2. What Supporters and Critics Say: Contrasting Narratives
Supporters and Trump himself reject the label outright, often framing accusations as partisan attacks; Trump’s denial that he is a Nazi—saying he is “the opposite” during interviews—illustrates the political framing of the dispute [4]. Critics, including some former officials and Democratic figures, point to rhetoric, policy proposals, and event parallels—such as comparisons between rallies and historical pro-Nazi gatherings—as reason for alarm, sometimes citing remarks attributed to aides or former staff [6]. Sources also record claims by John Kelly and others that certain comments or affinities meet a general definition of fascism, though those claims are contested and the subject of denial and rebuttal by Trump’s camp, underscoring deep partisan divergence over interpretation and evidentiary standards [5] [6].

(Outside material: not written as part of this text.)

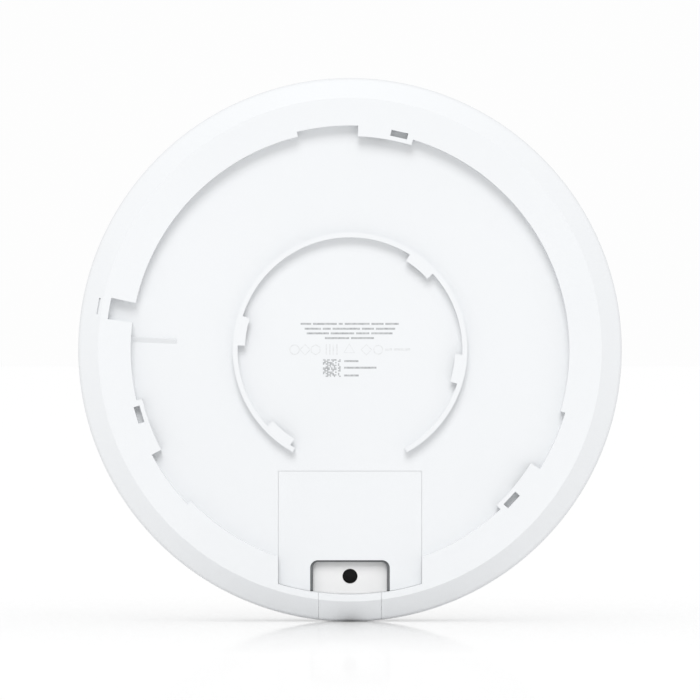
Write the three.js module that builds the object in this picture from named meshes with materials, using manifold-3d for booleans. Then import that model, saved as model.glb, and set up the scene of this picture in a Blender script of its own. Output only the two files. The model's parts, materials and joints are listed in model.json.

3. Scholarly Cautions: Fascism as a Process, Not a Label
Historians and political scientists warn that fascism should be treated as a historical process marked by institutional collapse and mass mobilization, not merely a set of rhetorical traits [3]. Several academic analyses compare elements of Trump’s political performance—personality cult, anti-democratic signaling, scapegoating—to features observed in interwar fascist movements, but they stop short of asserting parity with Nazism because of distinct legal, social, and institutional differences in the United States. The literature stresses that while analogies can illuminate risks to democratic norms, they can also oversimplify complex historical phenomena; responsible analysis therefore maps specific behaviors onto defined criteria rather than relying on evocative labels alone [7] [8].
4. Evidence Gaps and Disputed Claims: What Remains Unproven
The assembled sources converge on a central fact: there is no conclusive factual evidence that Donald Trump is a member of the Nazi Party or that his administration enacted policies identical to Nazi Germany [1] [4]. Some contested claims—such as reported praise for Hitler from unnamed conversations—exist in the record via former staff testimony, but those claims face denial and credibility disputes and have not established a direct legal or organizational equivalence to Nazism [5]. Withdrawn or incomplete sources further complicate the evidentiary picture, underscoring the need for verifiable documentation rather than rhetorical assertion; analysts therefore treat many of the most inflammatory claims as contested rather than proven [9] [8].
5. Practical Takeaway: Use Precise Criteria and Watch Democratic Signals
The most useful public approach separates moral condemnation from analytic classification: call out authoritarian behavior where it appears, but reserve specific historical labels like “Nazi” for cases meeting defined institutional and ideological criteria [3]. Observers should track concrete signals—attacks on the press, politicized law enforcement, erosion of checks and balances, and explicit policy aimed at legal disenfranchisement—because these are the mechanisms by which democratic erosion could resemble historical fascist processes; current analyses show concerning patterns without definitive transformation into Nazism [2] [8]. For readers seeking clarity: scrutinize sources, demand documentary evidence when accusations are made, and distinguish metaphorical comparison from documented, structural equivalence [1] [6].